Supplied material:
━━━

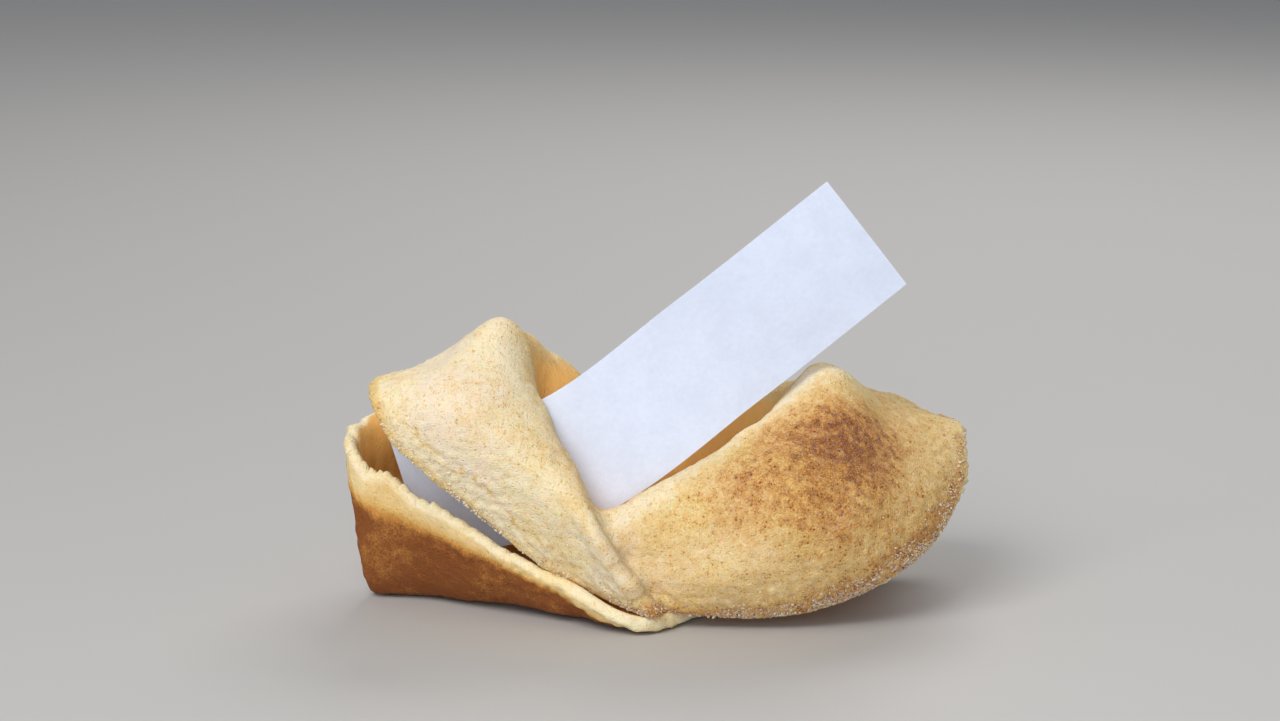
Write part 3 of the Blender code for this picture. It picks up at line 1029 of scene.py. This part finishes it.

━━━

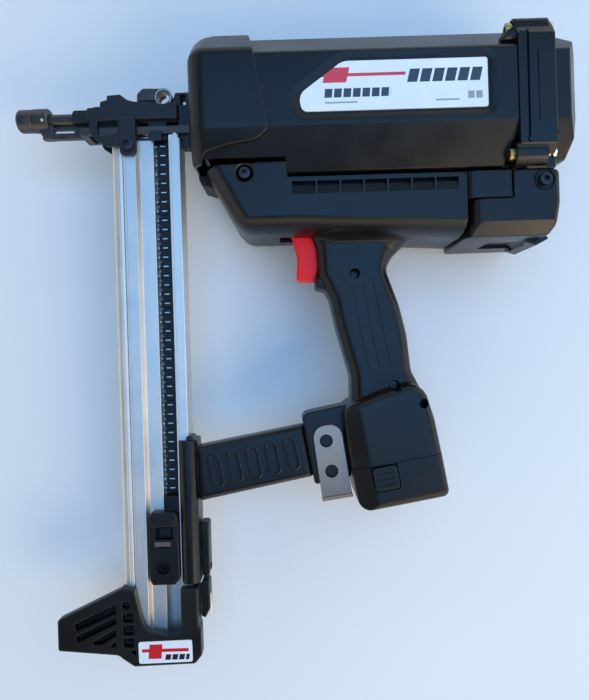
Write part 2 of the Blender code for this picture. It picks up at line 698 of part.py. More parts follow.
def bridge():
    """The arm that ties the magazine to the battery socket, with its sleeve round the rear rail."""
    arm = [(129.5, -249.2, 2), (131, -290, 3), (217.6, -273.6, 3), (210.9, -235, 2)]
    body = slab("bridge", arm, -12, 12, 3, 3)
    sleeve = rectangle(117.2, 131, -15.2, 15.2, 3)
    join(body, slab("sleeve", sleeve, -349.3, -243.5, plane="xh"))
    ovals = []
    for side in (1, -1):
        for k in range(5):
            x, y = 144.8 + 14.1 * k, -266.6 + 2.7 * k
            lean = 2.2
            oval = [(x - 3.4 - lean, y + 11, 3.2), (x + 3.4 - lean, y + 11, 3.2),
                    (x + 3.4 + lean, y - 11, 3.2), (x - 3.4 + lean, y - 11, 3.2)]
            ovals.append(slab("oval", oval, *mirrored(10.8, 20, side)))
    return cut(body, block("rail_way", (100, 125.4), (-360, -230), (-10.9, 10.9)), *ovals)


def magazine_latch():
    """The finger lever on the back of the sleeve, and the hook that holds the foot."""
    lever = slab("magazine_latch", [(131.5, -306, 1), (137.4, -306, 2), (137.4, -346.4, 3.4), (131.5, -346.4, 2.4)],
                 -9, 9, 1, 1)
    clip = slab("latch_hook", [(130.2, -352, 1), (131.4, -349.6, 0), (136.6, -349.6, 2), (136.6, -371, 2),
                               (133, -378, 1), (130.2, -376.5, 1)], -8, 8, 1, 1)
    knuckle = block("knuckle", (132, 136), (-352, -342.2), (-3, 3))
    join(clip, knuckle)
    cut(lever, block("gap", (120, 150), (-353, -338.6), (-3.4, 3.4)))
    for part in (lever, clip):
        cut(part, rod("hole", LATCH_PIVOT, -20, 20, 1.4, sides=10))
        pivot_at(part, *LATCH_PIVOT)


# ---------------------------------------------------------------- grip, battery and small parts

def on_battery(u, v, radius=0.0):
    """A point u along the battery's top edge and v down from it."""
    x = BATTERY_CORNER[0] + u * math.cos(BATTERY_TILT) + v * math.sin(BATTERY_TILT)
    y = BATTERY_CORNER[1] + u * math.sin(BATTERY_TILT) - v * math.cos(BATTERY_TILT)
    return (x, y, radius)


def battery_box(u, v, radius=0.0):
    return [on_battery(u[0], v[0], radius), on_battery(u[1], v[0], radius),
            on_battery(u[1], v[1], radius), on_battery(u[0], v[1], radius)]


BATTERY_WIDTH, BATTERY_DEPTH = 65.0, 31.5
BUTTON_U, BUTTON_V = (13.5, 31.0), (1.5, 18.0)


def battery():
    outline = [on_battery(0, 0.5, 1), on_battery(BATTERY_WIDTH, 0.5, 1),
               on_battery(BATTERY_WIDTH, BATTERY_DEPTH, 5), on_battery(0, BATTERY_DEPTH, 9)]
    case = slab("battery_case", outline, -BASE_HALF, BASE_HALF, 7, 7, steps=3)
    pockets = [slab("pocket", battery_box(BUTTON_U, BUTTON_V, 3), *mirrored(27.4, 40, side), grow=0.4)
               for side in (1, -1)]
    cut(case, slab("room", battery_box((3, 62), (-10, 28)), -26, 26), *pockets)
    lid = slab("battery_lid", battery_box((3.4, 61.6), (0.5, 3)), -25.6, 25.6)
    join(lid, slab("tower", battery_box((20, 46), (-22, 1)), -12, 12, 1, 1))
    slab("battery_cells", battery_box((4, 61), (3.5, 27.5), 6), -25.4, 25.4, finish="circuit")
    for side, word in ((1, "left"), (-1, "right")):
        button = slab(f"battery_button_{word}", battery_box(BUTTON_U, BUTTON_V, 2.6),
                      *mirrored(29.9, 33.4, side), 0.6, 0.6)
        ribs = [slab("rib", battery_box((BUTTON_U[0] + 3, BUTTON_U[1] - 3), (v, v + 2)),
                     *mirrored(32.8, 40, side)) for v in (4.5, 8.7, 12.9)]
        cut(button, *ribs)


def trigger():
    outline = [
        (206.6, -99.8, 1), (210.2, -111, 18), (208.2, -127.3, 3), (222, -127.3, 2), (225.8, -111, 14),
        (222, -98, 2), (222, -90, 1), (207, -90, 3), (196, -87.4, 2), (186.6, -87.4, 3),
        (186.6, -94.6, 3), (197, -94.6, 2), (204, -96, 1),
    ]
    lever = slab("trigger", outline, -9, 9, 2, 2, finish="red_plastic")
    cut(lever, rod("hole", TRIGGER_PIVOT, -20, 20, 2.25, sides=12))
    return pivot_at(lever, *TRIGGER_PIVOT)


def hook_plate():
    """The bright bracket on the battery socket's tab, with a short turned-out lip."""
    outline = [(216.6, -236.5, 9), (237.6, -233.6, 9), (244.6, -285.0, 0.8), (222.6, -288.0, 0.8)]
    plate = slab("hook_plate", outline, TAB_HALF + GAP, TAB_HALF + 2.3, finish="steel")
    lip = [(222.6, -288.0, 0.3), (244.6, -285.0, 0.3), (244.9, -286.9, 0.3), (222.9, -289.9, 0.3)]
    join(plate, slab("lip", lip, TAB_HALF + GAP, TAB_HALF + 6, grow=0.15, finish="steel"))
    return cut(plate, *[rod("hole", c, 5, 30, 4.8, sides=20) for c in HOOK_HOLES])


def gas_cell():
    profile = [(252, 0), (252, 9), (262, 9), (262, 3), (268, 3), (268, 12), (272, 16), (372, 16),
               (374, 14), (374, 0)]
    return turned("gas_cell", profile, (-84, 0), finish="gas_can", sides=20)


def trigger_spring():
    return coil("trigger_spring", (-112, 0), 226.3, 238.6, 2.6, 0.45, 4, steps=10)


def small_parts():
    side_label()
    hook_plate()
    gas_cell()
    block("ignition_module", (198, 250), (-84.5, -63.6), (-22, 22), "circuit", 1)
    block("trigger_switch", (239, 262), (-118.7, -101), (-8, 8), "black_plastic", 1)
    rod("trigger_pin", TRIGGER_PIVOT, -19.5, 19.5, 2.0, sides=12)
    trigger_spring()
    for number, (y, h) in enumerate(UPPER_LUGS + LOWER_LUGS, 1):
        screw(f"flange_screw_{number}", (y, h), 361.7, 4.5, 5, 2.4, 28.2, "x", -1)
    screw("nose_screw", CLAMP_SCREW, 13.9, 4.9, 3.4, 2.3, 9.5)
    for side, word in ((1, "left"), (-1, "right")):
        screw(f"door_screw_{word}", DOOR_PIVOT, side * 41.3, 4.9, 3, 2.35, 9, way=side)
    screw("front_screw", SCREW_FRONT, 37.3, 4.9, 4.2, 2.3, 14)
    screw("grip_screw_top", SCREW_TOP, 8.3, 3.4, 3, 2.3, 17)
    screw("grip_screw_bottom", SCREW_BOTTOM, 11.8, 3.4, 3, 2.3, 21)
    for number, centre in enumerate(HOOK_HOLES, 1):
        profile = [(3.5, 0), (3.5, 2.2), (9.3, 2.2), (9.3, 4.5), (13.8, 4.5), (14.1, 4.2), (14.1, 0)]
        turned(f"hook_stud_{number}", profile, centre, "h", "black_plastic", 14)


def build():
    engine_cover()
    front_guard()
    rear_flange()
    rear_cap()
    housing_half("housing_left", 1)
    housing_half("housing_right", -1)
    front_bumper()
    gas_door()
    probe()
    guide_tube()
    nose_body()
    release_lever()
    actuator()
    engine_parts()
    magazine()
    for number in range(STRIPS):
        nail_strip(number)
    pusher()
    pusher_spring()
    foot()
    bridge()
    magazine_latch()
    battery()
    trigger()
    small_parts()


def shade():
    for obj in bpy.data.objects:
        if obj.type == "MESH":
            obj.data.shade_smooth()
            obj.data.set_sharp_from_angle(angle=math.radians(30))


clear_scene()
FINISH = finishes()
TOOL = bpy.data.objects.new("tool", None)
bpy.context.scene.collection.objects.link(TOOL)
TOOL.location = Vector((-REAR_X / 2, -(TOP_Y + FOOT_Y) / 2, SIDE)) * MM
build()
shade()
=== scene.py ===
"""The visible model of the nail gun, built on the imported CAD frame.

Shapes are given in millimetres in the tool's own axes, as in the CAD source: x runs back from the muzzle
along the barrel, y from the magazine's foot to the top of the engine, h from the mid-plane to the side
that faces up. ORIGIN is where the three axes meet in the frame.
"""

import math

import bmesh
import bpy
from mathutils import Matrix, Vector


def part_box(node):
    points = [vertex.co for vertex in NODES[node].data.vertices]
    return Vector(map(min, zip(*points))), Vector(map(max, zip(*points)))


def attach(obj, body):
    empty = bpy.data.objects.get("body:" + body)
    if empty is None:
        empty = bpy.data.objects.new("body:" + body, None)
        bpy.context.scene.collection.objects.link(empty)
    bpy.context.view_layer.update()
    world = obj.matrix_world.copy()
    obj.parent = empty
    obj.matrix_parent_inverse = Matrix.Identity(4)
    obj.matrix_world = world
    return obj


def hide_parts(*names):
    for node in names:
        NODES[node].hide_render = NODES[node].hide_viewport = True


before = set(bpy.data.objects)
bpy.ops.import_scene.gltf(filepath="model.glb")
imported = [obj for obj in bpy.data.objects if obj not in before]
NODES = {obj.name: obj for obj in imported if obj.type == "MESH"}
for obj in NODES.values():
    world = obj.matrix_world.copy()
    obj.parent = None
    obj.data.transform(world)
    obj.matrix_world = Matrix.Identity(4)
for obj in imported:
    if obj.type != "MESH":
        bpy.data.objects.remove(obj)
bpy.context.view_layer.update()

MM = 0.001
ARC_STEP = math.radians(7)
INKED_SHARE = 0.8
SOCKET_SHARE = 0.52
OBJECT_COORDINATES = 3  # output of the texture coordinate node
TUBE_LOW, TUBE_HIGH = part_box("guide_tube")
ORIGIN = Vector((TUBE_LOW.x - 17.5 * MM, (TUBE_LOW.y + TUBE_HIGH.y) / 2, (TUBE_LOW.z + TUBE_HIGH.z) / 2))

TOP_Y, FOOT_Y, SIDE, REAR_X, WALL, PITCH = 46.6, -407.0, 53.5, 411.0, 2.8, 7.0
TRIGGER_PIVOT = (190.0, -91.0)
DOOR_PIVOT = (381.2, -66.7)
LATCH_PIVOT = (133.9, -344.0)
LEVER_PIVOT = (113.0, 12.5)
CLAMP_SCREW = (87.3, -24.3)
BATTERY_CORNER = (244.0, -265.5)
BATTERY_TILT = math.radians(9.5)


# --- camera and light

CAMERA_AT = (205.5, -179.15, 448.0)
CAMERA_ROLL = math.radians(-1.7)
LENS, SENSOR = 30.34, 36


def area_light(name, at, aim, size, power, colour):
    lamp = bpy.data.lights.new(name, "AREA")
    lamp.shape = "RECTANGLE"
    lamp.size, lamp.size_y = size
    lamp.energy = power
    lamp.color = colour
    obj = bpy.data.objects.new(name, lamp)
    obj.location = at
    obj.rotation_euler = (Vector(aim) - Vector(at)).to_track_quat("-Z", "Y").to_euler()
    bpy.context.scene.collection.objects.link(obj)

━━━

Output nothing except the lines from the line with "pusher_spring()" through the line with "for node in", copied exactly, end lines included.

Response below:
    pusher_spring()
    foot()
    bridge()
    magazine_latch()
    battery()
    trigger()
    small_parts()


def shade():
    for obj in bpy.data.objects:
        if obj.type == "MESH":
            obj.data.shade_smooth()
            obj.data.set_sharp_from_angle(angle=math.radians(30))


clear_scene()
FINISH = finishes()
TOOL = bpy.data.objects.new("tool", None)
bpy.context.scene.collection.objects.link(TOOL)
TOOL.location = Vector((-REAR_X / 2, -(TOP_Y + FOOT_Y) / 2, SIDE)) * MM
build()
shade()
=== scene.py ===
"""The visible model of the nail gun, built on the imported CAD frame.

Shapes are given in millimetres in the tool's own axes, as in the CAD source: x runs back from the muzzle
along the barrel, y from the magazine's foot to the top of the engine, h from the mid-plane to the side
that faces up. ORIGIN is where the three axes meet in the frame.
"""

import math

import bmesh
import bpy
from mathutils import Matrix, Vector


def part_box(node):
    points = [vertex.co for vertex in NODES[node].data.vertices]
    return Vector(map(min, zip(*points))), Vector(map(max, zip(*points)))


def attach(obj, body):
    empty = bpy.data.objects.get("body:" + body)
    if empty is None:
        empty = bpy.data.objects.new("body:" + body, None)
        bpy.context.scene.collection.objects.link(empty)
    bpy.context.view_layer.update()
    world = obj.matrix_world.copy()
    obj.parent = empty
    obj.matrix_parent_inverse = Matrix.Identity(4)
    obj.matrix_world = world
    return obj


def hide_parts(*names):
    for node in names:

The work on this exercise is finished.